If enacted, the proposed South Portland ordinance would prevent upgrades to the pier near Bug Light that would be necessary if Portland-Montreal Pipeline owners decide to reverse its flow and transport the oil from Canada to South Portland. Among the alterations opponents find most offensive are twin 70-foot smokestacks, discussed previously as part of a 2008 pipeline reversal plan that fizzled.
Currently, the 70-year-old, 236-mile-long pipeline transports crude oil from tankers off the coast of South Portland to Montreal. Those seeking to enact the ordinance believe it’s just a matter of time before the Portland Pipe Line Corp. pursues plans to pump in the opposite direction and move bitumen from the oil sands of Alberta, Canada, to international markets through the South Portland waterfront.
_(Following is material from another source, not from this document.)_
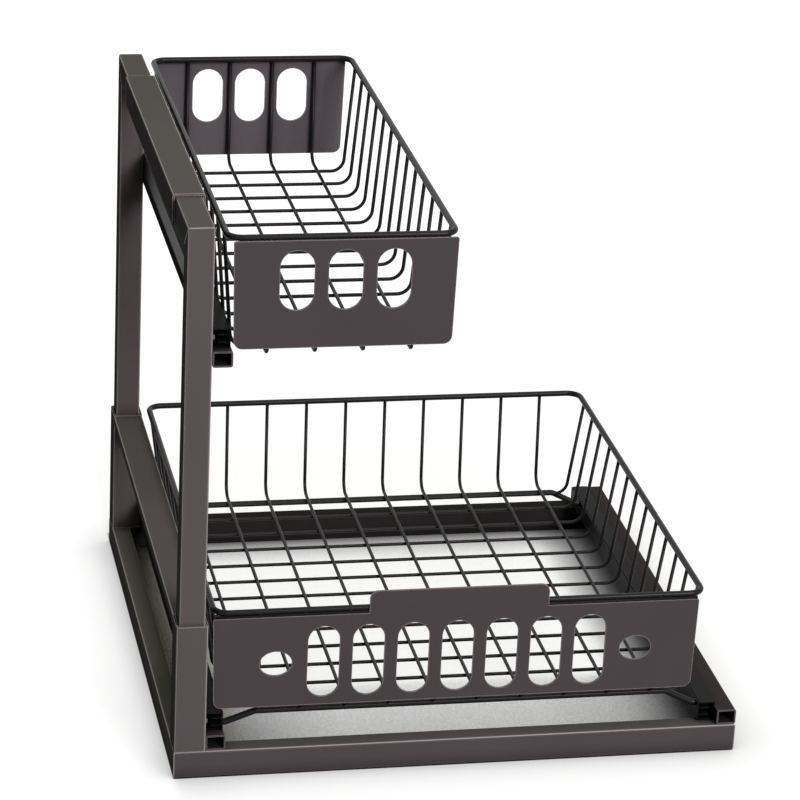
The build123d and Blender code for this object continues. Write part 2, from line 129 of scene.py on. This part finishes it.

Portland Pipe Line Corp. CEO Larry Wilson has repeatedly told reporters the company has no current plans to reverse the pipe’s flow or develop its South Portland facilities to accommodate the Canadian oil. But he has also acknowledged that the company is open to any move, including reversing the flow of the pipeline, to remain financially viable as global energy markets shift.
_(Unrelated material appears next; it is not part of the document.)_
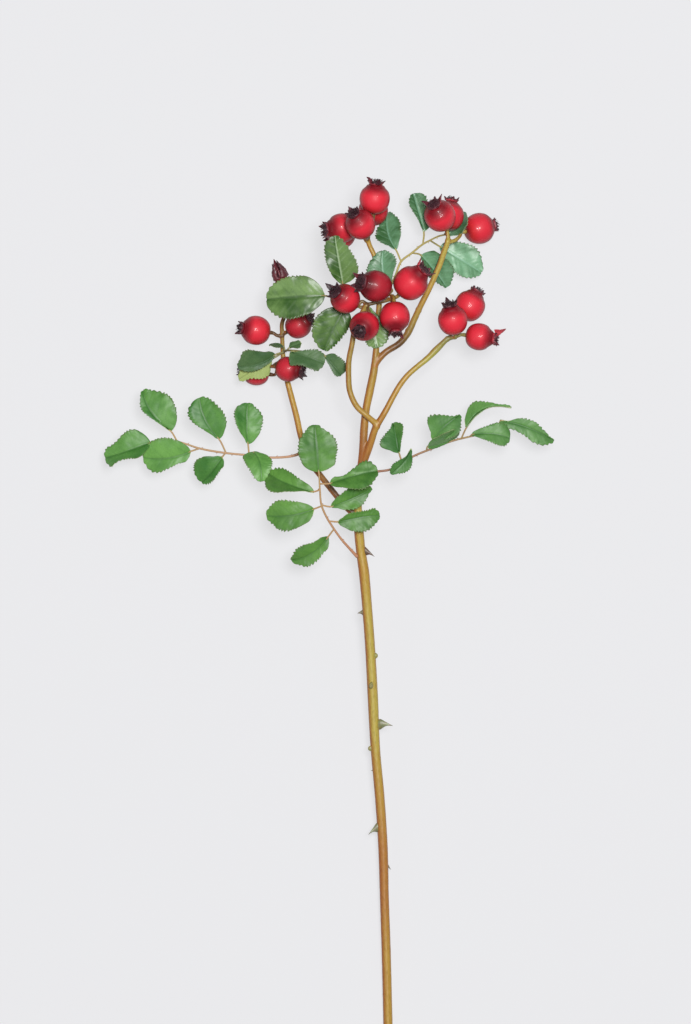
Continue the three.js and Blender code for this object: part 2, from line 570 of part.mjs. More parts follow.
// A hip about its own axis, from the stalk end at -Y to the calyx end at +Y
function hipGeometry({ radius, neck, mouth = MOUTH_RADIUS }) {
  const top = HIP_TOP + neck;
  const profile = [[0, -HIP_BASE], ...HIP_PROFILE, [mouth, top], [0, top]];
  const outline = profile.map(([across, along]) => new THREE.Vector2(across * radius, along * radius));
  return new THREE.LatheGeometry(outline, HIP_SIDES);
}

// A dried calyx about its own axis: a rim round a tuft of old stamens. Each sepal is drawn up from its
// own stretch of the rim, leans out from the axis and ends in a point.
function calyxSolid({ radius, mouth = MOUTH_RADIUS, crown }) {
  const rim = radius * mouth;
  const aside = () => chance(-SEPAL_SPREAD_CHANCE, SEPAL_SPREAD_CHANCE);
  const columns = [];
  for (let i = 0; i < SEPAL_COUNT; i += 1) {
    const middle = crown.first + (360 * i) / SEPAL_COUNT + aside();
    columns.push(radians(middle - SEPAL_HALF_ARC), radians(middle + SEPAL_HALF_ARC));
  }
  const points = [];
  const triangles = [];
  const place = (angle, across, along) => (
    points.push(new THREE.Vector3(across * Math.sin(angle), along, across * Math.cos(angle))) - 1);
  const ring = ([share, height]) => columns.map((angle) => place(angle, rim * share, height));
  const quad = (a, b, c, d) => triangles.push([a, b, c], [a, c, d]);
  const foot = ring([1, 0]);
  const wall = ring(CALYX_WALL);
  const outer = ring(CALYX_OUTER_EDGE);
  const inner = ring(CALYX_INNER_EDGE);
  const tuft = ring(CALYX_TUFT);
  const bottom = place(0, 0, 0);
  const top = place(0, 0, CALYX_TOP);
  columns.forEach((angle, i) => {
    const next = (i + 1) % columns.length;
    triangles.push([bottom, foot[next], foot[i]], [top, tuft[i], tuft[next]]);
    quad(foot[i], foot[next], wall[next], wall[i]);
    quad(wall[i], wall[next], outer[next], outer[i]);
    quad(inner[i], inner[next], tuft[next], tuft[i]);
    if (i % 2 === 1) {
      quad(outer[i], outer[next], inner[next], inner[i]);
    }
  });
  for (let i = 0; i < SEPAL_COUNT; i += 1) {
    const [left, right] = [2 * i, 2 * i + 1];
    const angle = (columns[left] + columns[right]) / 2;
    const half = crown.sepals[i] / 2;
    const spread = crown.spread + aside();
    const root = [outer[left], outer[right], inner[right], inner[left]];
    const lower = radians(spread * SEPAL_LOWER_LEAN);
    const upper = radians(spread * SEPAL_UPPER_LEAN);
    const across = rim * SEPAL_ROOT_RADIUS + half * Math.sin(lower);
    const along = SEPAL_ROOT_HEIGHT + half * Math.cos(lower);
    const middle = [[-1, 1], [1, 1], [1, -1], [-1, -1]].map(([wide, deep]) => {
      const depth = deep * SEPAL_HALF_DEPTH;
      const spot = place(angle, across + depth * Math.cos(lower), along - depth * Math.sin(lower));
      const sideways = new THREE.Vector3(Math.cos(angle), 0, -Math.sin(angle));
      points[spot].addScaledVector(sideways, wide * SEPAL_HALF_WIDTH);
      return spot;
    });
    const tip = place(angle, across + half * Math.sin(upper), along + half * Math.cos(upper));
    for (let j = 0; j < 4; j += 1) {
      const next = (j + 1) % 4;
      quad(root[j], root[next], middle[next], middle[j]);
      triangles.push([middle[j], middle[next], tip]);
    }
  }
  return solidOf(points, triangles);
}

// The frame of a leaflet: along its length, out of its upper face, and to its left
function bladeFrame({ base, tip, turn }) {
  const along = vec(tip).sub(vec(base)).normalize();
  const face = UP.clone().addScaledVector(along, -UP.dot(along)).normalize();
  face.applyAxisAngle(along, radians(turn));
  const left = face.clone().cross(along);
  return { along, face, left };
}

// Half width of a blade along its length, as a share of its greatest
function bladeOutline(share, widest) {
  const shifted = share ** (Math.log(0.5) / Math.log(widest));
  return Math.sin(Math.PI * shifted) ** BLADE_FULLNESS;
}

function midribPoint(leaflet, frame, share) {
  const length = vec(leaflet.tip).distanceTo(vec(leaflet.base));
  return vec(leaflet.base)
    .addScaledVector(frame.along, length * share)
    .addScaledVector(frame.face, leaflet.arch * length * 4 * share * (1 - share));
}

// A toothed blade: one sheet of triangles, laid on both faces and closed round the edge
function blade(leaflet) {
  const frame = bladeFrame(leaflet);
  const sheet = [];
  const faces = [];
  const edgePoint = (share, side, cut) => {
    const fold = radians(leaflet.folds[side > 0 ? 0 : 1]);
    const reach = (leaflet.width / 2) * bladeOutline(share, leaflet.widest ?? WIDEST) * (1 - cut);
    return midribPoint(leaflet, frame, share)
      .addScaledVector(frame.left, side * reach * Math.cos(fold))
      .addScaledVector(frame.face, reach * Math.sin(fold));
  };
  const middle = [];
  for (let i = 0; i <= BLADE_TEETH; i += 1) {
    middle.push(sheet.push(midribPoint(leaflet, frame, i / BLADE_TEETH)) - 1);
  }
  const rims = [1, -1].map((side) => {
    const rim = [middle[0]];
    for (let i = 0; i < BLADE_TEETH; i += 1) {
      const lastTooth = i === BLADE_TEETH - 1;
      rim.push(sheet.push(edgePoint((i + TOOTH_PLACE) / BLADE_TEETH, side, 0)) - 1);
      if (lastTooth) {
        rim.push(middle[BLADE_TEETH]);
      } else {
        rim.push(sheet.push(edgePoint((i + 1) / BLADE_TEETH, side, NOTCH_DEPTH)) - 1);
      }
      const [notch, tooth, after] = rim.slice(-3);
      const fan = [[middle[i], tooth, middle[i + 1]]];
      if (i > 0) {
        fan.push([middle[i], notch, tooth]);
      }
      if (!lastTooth) {
        fan.push([middle[i + 1], tooth, after]);
      }
      faces.push(...fan.map(([a, b, c]) => (side > 0 ? [a, c, b] : [a, b, c])));
    }
    return rim;
  });
  const normals = sheet.map(() => new THREE.Vector3());
  faces.forEach(([a, b, c]) => {
    const normal = sheet[b].clone().sub(sheet[a]).cross(sheet[c].clone().sub(sheet[a]));
    [a, b, c].forEach((corner) => normals[corner].add(normal));
  });
  const count = sheet.length;
  const lift = (side) => sheet.map((point, i) => (
    point.clone().addScaledVector(normals[i].clone().normalize(), (side * BLADE_THICKNESS) / 2)));
  const points = [...lift(1), ...lift(-1)];
  const triangles = [...faces, ...faces.map(([a, b, c]) => [a + count, c + count, b + count])];
  const loop = [...rims[1], ...rims[0].slice(1, -1).reverse()];
  loop.forEach((from, i) => {
    const to = loop[(i + 1) % loop.length];
    triangles.push([from, from + count, to], [to, from + count, to + count]);
  });
  return solidOf(points, triangles);
}

// A leaflet with its stalk, which runs on a little way inside the blade
function leafletSolids(leaflet) {
  const frame = bladeFrame(leaflet);
  const way = [[...leaflet.root, LEAF_STALK_RADIUS]];
  way.push([...midribPoint(leaflet, frame, 0).toArray(), LEAF_STALK_RADIUS]);
  way.push([...midribPoint(leaflet, frame, LEAF_STALK_END).toArray(), LEAF_STALK_END_RADIUS]);
  return [blade(leaflet), tube(way, LEAF_STALK_SIDES)];
}

function leafSolid({ rachis, leaflets }) {
  return fuse([tube(rachis, STALK_SIDES), ...leaflets.flatMap(leafletSolids)]);
}

// The sprig
const sprig = new THREE.Group();
const tables = new THREE.Group();
sprig.add(tables);

function addPart(name, geometry, look) {
  const mesh = new THREE.Mesh(geometry, new THREE.MeshStandardMaterial(look));
  mesh.name = name;
  tables.add(mesh);
  return mesh;
}

addPart('stem', geometryOf(stemSolid()), WOOD);

for (const [name, hip] of Object.entries(HIPS)) {
  const axis = vec(hip.facing).normalize();
  const turned = new THREE.Quaternion().setFromUnitVectors(new THREE.Vector3(0, 1, 0), axis);
  const skin = WINE_HIPS.includes(name) ? WINE_SKIN : RIPE_SKIN;
  const body = hipGeometry(hip);
  if (hip.rests) {
    body.applyQuaternion(turned).translate(...hip.at);
    addPart(`hip_${name}`, geometryOf(aboveFloor(solidOfGeometry(body))), skin);
  } else {
    const mesh = addPart(`hip_${name}`, geometryOf(solidOfGeometry(body)), skin);
    mesh.quaternion.copy(turned);
    mesh.position.set(...hip.at);
  }
  const calyx = addPart(`calyx_${name}`, geometryOf(calyxSolid(hip)), DRIED_CALYX);
  calyx.quaternion.copy(turned);
  calyx.position.copy(vec(hip.at).addScaledVector(axis, (HIP_TOP + hip.neck) * hip.radius + JOINT_GAP));
}

for (const [name, leaf] of Object.entries(LEAVES)) {
  addPart(name, geometryOf(leafSolid(leaf)), name === 'leaf_upper' ? BLUISH_LEAF : GREEN_LEAF);
}

// The frame's origin stands on the surface, under the middle of the whole sprig's box
const middleOfAll = new THREE.Box3().setFromObject(tables, true).getCenter(new THREE.Vector3());
tables.position.set(-middleOfAll.x, -middleOfAll.y, 0);

export default sprig;
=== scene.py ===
"""Rose hip sprig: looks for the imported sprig, laid out as an add-on and run as a script.

The construction tables are in millimetres, as in the part's source: X to the right, Y from the cut end to
the tips, Z up from the surface. Every mesh is made in them and put in the frame by placed().
"""

import math
import random

import bpy
import numpy as np
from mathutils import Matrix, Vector, kdtree, noise


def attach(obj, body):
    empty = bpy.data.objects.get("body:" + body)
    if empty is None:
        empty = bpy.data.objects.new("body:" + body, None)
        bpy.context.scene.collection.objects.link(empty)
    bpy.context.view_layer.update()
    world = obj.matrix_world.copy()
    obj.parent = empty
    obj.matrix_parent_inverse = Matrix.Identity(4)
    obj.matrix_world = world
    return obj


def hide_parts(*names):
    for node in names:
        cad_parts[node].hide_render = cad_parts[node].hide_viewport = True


bl_info = {
    "name": "Rose Hip Sprig",
    "version": (1, 0, 0),
    "blender": (4, 5, 0),
    "location": "View3D > Sidebar > Rose Hips",
    "description": "Builds the stem, hips, dried calyxes and leaves of a rose hip sprig",
    "category": "Object",
}

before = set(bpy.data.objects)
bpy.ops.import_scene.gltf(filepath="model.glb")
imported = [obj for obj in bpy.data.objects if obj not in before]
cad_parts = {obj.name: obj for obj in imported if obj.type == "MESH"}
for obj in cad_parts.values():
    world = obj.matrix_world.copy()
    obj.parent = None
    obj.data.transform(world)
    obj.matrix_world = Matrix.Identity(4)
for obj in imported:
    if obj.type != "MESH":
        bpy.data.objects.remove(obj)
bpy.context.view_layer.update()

MM = 0.001
# The point of the tables that stands at the frame's origin
MIDDLE = np.array([-10.3227, 223.7270, 0.0])
SEED = 71

# The gap that the solids leave between a hip and its stalk or calyx
JOINT_GAP = 0.3
# A hip's stalk: its radius on its way, just before the hip and at the hip, and its straight stretch there
STALK_START_RADIUS = 0.85
STALK_RADIUS = 0.75
STALK_END_RADIUS = 1.0
STALK_STRAIGHT = 1.6
# How far a stalk runs into its hip, as a share of the hip's radius
STALK_SUNK = 0.14
# The wood: step along each way, sides of each tube, and rounds of smoothing once they are fused
WOOD_STEP = 0.8
WOOD_SIDES = 20
WOOD_SMOOTHING = 4
# Share of its true length at which the bark's grain is laid along the wood, which draws patterns into streaks
GRAIN_STRETCH = 0.16

# A hip, as shares of its radius: from its middle to its stalk end and to its calyx end without the neck, and
# the radius of its calyx end where none is given
HIP_BASE = 0.96
HIP_TOP = 0.96
MOUTH_RADIUS = 0.38
# Height on a hip, as a share of its radius, under which painted shade starts to turn its red to wine
HIP_PAINTED_SHADE_EDGE = 0.88
# Points round a hip, and its size against the solid's, which keeps its lumps inside
HIP_COLUMNS = 56
HIP_SHARE = 0.99

# Height over a hip's end where sepals and where tatters grow from, and the sepals' thickness
SEPAL_FOOT = 0.45
TATTER_FOOT = 0.6
SEPAL_THICKNESS = 0.36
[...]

Pipeline representatives have also been quick to point out that the company is a key economic engine for South Portland and the state of Maine.
Chris Gillis, a longtime Portland Pipe Line employee, told the council Monday his company has been “a good corporate citizen” which annually contributes $700,000 in local property taxes, spends $4 million on local contractors, pays out $5 million in local wages and attracts $3.7 million in economic activity through the tanker ships that use the pipeline’s South Portland facility.
Environmentalists have opposed the extraction and transportation of the bituminous oil, in part because they say the more corrosive and acidic oil mixture has a greater chance of wearing down pipes and causing toxic leaks near sensitive ecosystems or water bodies. Nationwide, TransCanada Corp.’s proposed Keystone XL pipeline — which would carry the controversial oil sands bitumen from Alberta across a delicate Nebraska aquifer on its way to the Gulf of Mexico — has remained a lightning rod for debate over the issue.
Locally, the Portland-Montreal Pipeline passes by a cove of Sebago Lake, which provides drinking water to about 15 percent of Maine’s population.
“We always want to see the local economy grow. Who doesn’t? But at what cost?” said local resident Paul Leddy Monday night.
Multiple speakers in favor of the ordinance Monday night referenced spills elsewhere in the country such as a 2010 bituminous oil leak from a pipeline near the Kalamazoo River in Michigan that polluted 40 miles of the waterway and is still the focus of environmental remediation three years later.
In that case, the accident reportedly at one point raised benzene gas levels in the nearby air to 15,000 parts per billion. The U.S. National Institute for Occupational Safety and Health has designated 500 parts per billion as the level “immediately dangerous to life and health.”
Before casting their votes, members of the City Council Monday spoke on both sides of the issue.
“What is a dollar worth without clean air? What is a dollar worth without clean water?” said City Councilor Patricia Smith. “I fully support this ordinance 100 percent.”
Fellow councilor Linda Cohen disagreed, saying trucks, ships and trains can have oil-spilling accidents just like pipelines can, but that “I have to have some faith that there are regulations in place” to ensure the safe management of the pipeline. “This ordinance just goes too far,” she said.
The council voted 5-1 against enacting the proposed ordinance demanded by the citizens’ petition, effectively placing it on the November ballot for voters to ultimately approve or deny. Smith represented the one vote in favor of enacting the ordinance without going to a referendum.
BDN Business Editor Whit Richardson contributed to this story.